* _Your instructions_:
Reproduce all of the data exactly, with no line skipped.
··· Data section
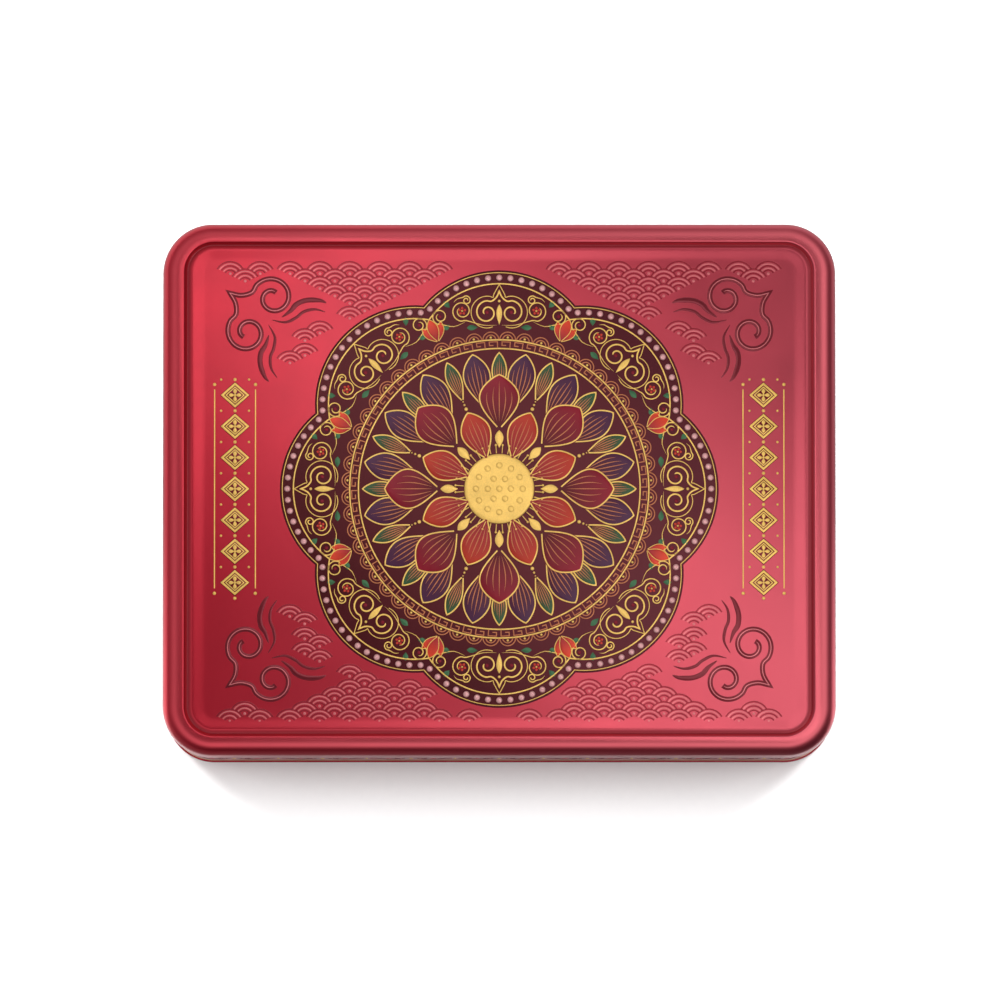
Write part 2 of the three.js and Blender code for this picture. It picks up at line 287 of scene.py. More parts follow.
def make_piece(name, plan, finish, slot, *nodes):
    """The plan as a smooth mesh object that rides on the tin and stands for the given nodes."""
    mesh = bpy.data.meshes.new(name)
    mesh.from_pydata([[value * MM for value in point] for point in plan.points], [], plan.faces)
    mesh.attributes.new(SHARE, "FLOAT", "POINT").data.foreach_set("value", plan.shares)
    shaped = bmesh.new()
    shaped.from_mesh(mesh)
    bmesh.ops.recalc_face_normals(shaped, faces=shaped.faces)
    shaped.to_mesh(mesh)
    shaped.free()
    mesh.shade_smooth()
    mesh.set_sharp_from_angle(angle=SHARP_ANGLE)
    mesh.materials.append(kept_material(finish))
    piece = bpy.data.objects.new(name, mesh)
    bpy.context.scene.collection.objects.link(piece)
    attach(piece, "root")
    if nodes:
        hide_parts(*nodes)
    return piece


def flat(u, v, h):
    """The placing of a motif that is drawn where it lies."""
    return (u, v, h)


def turned(heading, x=0.0, y=0.0, side=1):
    """The placing of a motif that is mirrored if side is -1, turned by heading and moved."""
    cos, sin = math.cos(heading), math.sin(heading)

    def place(u, v, h):
        across = v * side
        return (x + u * cos - across * sin, y + u * sin + across * cos, h)

    return place


def arc(u, v, radius, start, end, steps):
    """Points of a round about (u, v), both ends included."""
    angles = (start + (end - start) * step / steps for step in range(steps + 1))
    return [(u + radius * math.cos(angle), v + radius * math.sin(angle)) for angle in angles]


def circle(radius, steps, ground):
    return [(*point, ground) for point in arc(0, 0, radius, 0, TURN, steps)[:-1]]


def spiral(u, v, outer, inner, start, turns, steps):
    """Points of a scroll about (u, v) that winds in from its outer radius to its inner one."""
    points = []
    for step in range(steps + 1):
        share = step / steps
        radius = outer + (inner - outer) * share
        angle = start + turns * TURN * share
        points.append((u + radius * math.cos(angle), v + radius * math.sin(angle)))
    return points


def smooth(points, steps):
    """A curve through all the points, with this many steps between each two."""
    ends = [points[0], *points, points[-1]]
    curve = []
    for a, b, c, d in zip(ends, ends[1:], ends[2:], ends[3:]):
        for step in range(steps):
            t = step / steps
            curve.append(tuple(
                0.5 * (2 * q + (r - p) * t + (2 * p - 5 * q + 4 * r - s) * t * t
                       + (3 * q - p - 3 * r + s) * t ** 3)
                for p, q, r, s in zip(a, b, c, d)
            ))
    return [*curve, tuple(points[-1])]


def raised(points, ground):
    return [(u, v, ground) for u, v in points]


def strip(plan, path, width, rise, place=flat, closed=False, taper=0.0):
    """A low crowned ribbon along a path of (u, v, ground), thinned over the taper share of its ends."""
    rings = []
    last = len(path) - 1
    for index, (u, v, ground) in enumerate(path):
        before = path[index - 1] if closed or index else path[index]
        after = path[(index + 1) % len(path)] if closed or index < last else path[index]
        back = Vector((u - before[0], v - before[1])).normalized()
        on = Vector((after[0] - u, after[1] - v)).normalized()
        way = (back + on).normalized() if (back + on).length > NO_LENGTH else on
        reach = max(MITRE_LIMIT, abs(way.dot(on if on.length else back)))
        full = 1.0
        if taper:
            share = index / last
            full = max(TAPERED_WIDTH, min(1.0, share / taper, (1 - share) / taper) ** TAPER_POWER)
        half = width / 2 * full / reach
        height = rise * math.sqrt(full)
        section = [(-1, -ROOT_DEPTH), *((s, h * height) for s, h in STRIP_SECTION), (1, -ROOT_DEPTH)]
        rings.append([
            place(u - way.y * half * side, v + way.x * half * side, ground + up)
            for side, up in section
        ])
    plan.loft(rings, closed)


def dome(plan, u, v, ground, radius, rise, place=flat, sides=12):
    """A low round dome."""
    plan.loft([
        [place(*point, ground + rise * level) for point in arc(u, v, radius * share, 0, TURN, sides)[:-1]]
        for share, level in ((1, -ROOT_DEPTH / rise), (1, 0.0), *DOME_RINGS)
    ])


def soften(corners):
    """A profile of (inset, z, radius) as points, with each corner rounded within its radius."""
    points = []
    for index, (inset, z, radius) in enumerate(corners):
        if not radius:
            points.append((inset, z))
            continue
        corner = Vector((inset, z))
        ends = []
        for other in (corners[index - 1], corners[index + 1]):
            way = Vector(other[:2]) - corner
            ends.append(corner + way.normalized() * min(radius, FILLET_SHARE * way.length))
        for step in range(FILLET_STEPS + 1):
            t = step / FILLET_STEPS
            point = ends[0] * (1 - t) ** 2 + corner * 2 * t * (1 - t) + ends[1] * t ** 2
            points.append(tuple(point))
    return points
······
* _Written reply_:
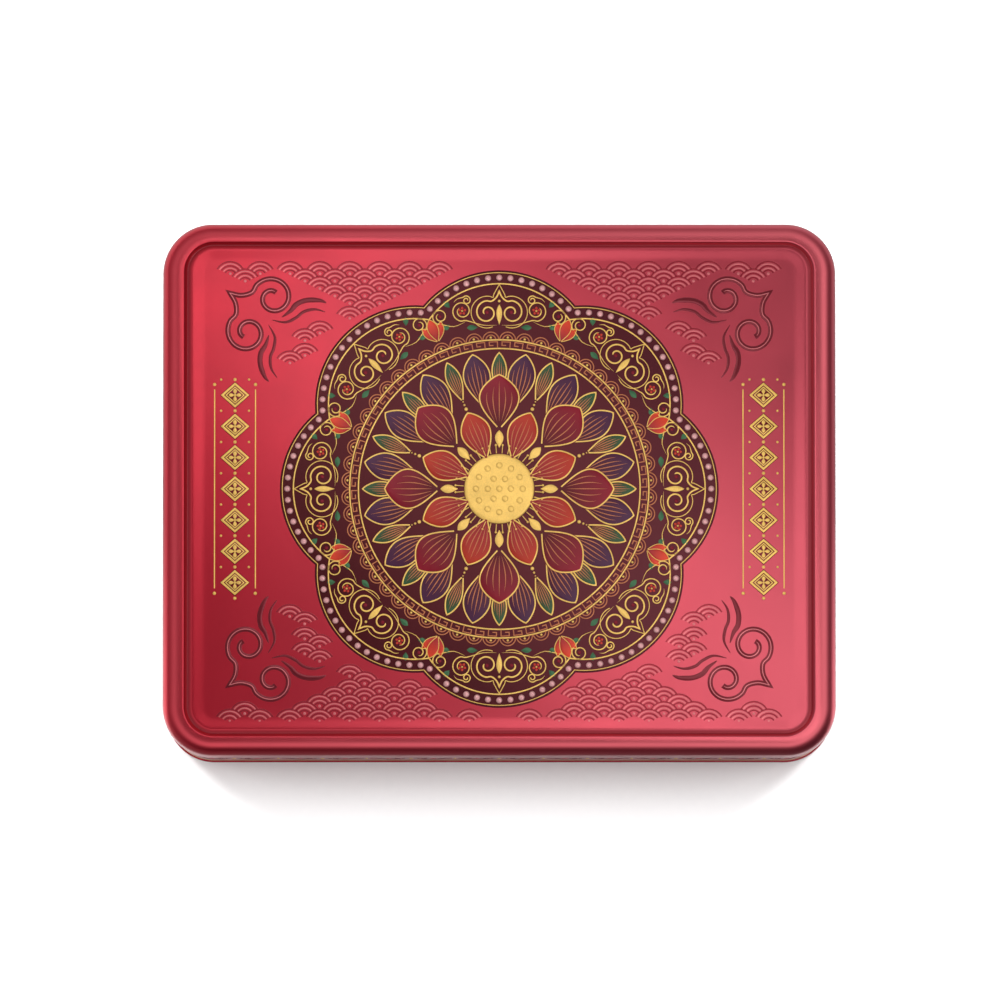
Write part 2 of the three.js and Blender code for this picture. It picks up at line 287 of scene.py. More parts follow.
def make_piece(name, plan, finish, slot, *nodes):
    """The plan as a smooth mesh object that rides on the tin and stands for the given nodes."""
    mesh = bpy.data.meshes.new(name)
    mesh.from_pydata([[value * MM for value in point] for point in plan.points], [], plan.faces)
    mesh.attributes.new(SHARE, "FLOAT", "POINT").data.foreach_set("value", plan.shares)
    shaped = bmesh.new()
    shaped.from_mesh(mesh)
    bmesh.ops.recalc_face_normals(shaped, faces=shaped.faces)
    shaped.to_mesh(mesh)
    shaped.free()
    mesh.shade_smooth()
    mesh.set_sharp_from_angle(angle=SHARP_ANGLE)
    mesh.materials.append(kept_material(finish))
    piece = bpy.data.objects.new(name, mesh)
    bpy.context.scene.collection.objects.link(piece)
    attach(piece, "root")
    if nodes:
        hide_parts(*nodes)
    return piece


def flat(u, v, h):
    """The placing of a motif that is drawn where it lies."""
    return (u, v, h)


def turned(heading, x=0.0, y=0.0, side=1):
    """The placing of a motif that is mirrored if side is -1, turned by heading and moved."""
    cos, sin = math.cos(heading), math.sin(heading)

    def place(u, v, h):
        across = v * side
        return (x + u * cos - across * sin, y + u * sin + across * cos, h)

    return place


def arc(u, v, radius, start, end, steps):
    """Points of a round about (u, v), both ends included."""
    angles = (start + (end - start) * step / steps for step in range(steps + 1))
    return [(u + radius * math.cos(angle), v + radius * math.sin(angle)) for angle in angles]


def circle(radius, steps, ground):
    return [(*point, ground) for point in arc(0, 0, radius, 0, TURN, steps)[:-1]]


def spiral(u, v, outer, inner, start, turns, steps):
    """Points of a scroll about (u, v) that winds in from its outer radius to its inner one."""
    points = []
    for step in range(steps + 1):
        share = step / steps
        radius = outer + (inner - outer) * share
        angle = start + turns * TURN * share
        points.append((u + radius * math.cos(angle), v + radius * math.sin(angle)))
    return points


def smooth(points, steps):
    """A curve through all the points, with this many steps between each two."""
    ends = [points[0], *points, points[-1]]
    curve = []
    for a, b, c, d in zip(ends, ends[1:], ends[2:], ends[3:]):
        for step in range(steps):
            t = step / steps
            curve.append(tuple(
                0.5 * (2 * q + (r - p) * t + (2 * p - 5 * q + 4 * r - s) * t * t
                       + (3 * q - p - 3 * r + s) * t ** 3)
                for p, q, r, s in zip(a, b, c, d)
            ))
    return [*curve, tuple(points[-1])]


def raised(points, ground):
    return [(u, v, ground) for u, v in points]


def strip(plan, path, width, rise, place=flat, closed=False, taper=0.0):
    """A low crowned ribbon along a path of (u, v, ground), thinned over the taper share of its ends."""
    rings = []
    last = len(path) - 1
    for index, (u, v, ground) in enumerate(path):
        before = path[index - 1] if closed or index else path[index]
        after = path[(index + 1) % len(path)] if closed or index < last else path[index]
        back = Vector((u - before[0], v - before[1])).normalized()
        on = Vector((after[0] - u, after[1] - v)).normalized()
        way = (back + on).normalized() if (back + on).length > NO_LENGTH else on
        reach = max(MITRE_LIMIT, abs(way.dot(on if on.length else back)))
        full = 1.0
        if taper:
            share = index / last
            full = max(TAPERED_WIDTH, min(1.0, share / taper, (1 - share) / taper) ** TAPER_POWER)
        half = width / 2 * full / reach
        height = rise * math.sqrt(full)
        section = [(-1, -ROOT_DEPTH), *((s, h * height) for s, h in STRIP_SECTION), (1, -ROOT_DEPTH)]
        rings.append([
            place(u - way.y * half * side, v + way.x * half * side, ground + up)
            for side, up in section
        ])
    plan.loft(rings, closed)


def dome(plan, u, v, ground, radius, rise, place=flat, sides=12):
    """A low round dome."""
    plan.loft([
        [place(*point, ground + rise * level) for point in arc(u, v, radius * share, 0, TURN, sides)[:-1]]
        for share, level in ((1, -ROOT_DEPTH / rise), (1, 0.0), *DOME_RINGS)
    ])


def soften(corners):
    """A profile of (inset, z, radius) as points, with each corner rounded within its radius."""
    points = []
    for index, (inset, z, radius) in enumerate(corners):
        if not radius:
            points.append((inset, z))
            continue
        corner = Vector((inset, z))
        ends = []
        for other in (corners[index - 1], corners[index + 1]):
            way = Vector(other[:2]) - corner
            ends.append(corner + way.normalized() * min(radius, FILLET_SHARE * way.length))
        for step in range(FILLET_STEPS + 1):
            t = step / FILLET_STEPS
            point = ends[0] * (1 - t) ** 2 + corner * 2 * t * (1 - t) + ends[1] * t ** 2
            points.append(tuple(point))
    return points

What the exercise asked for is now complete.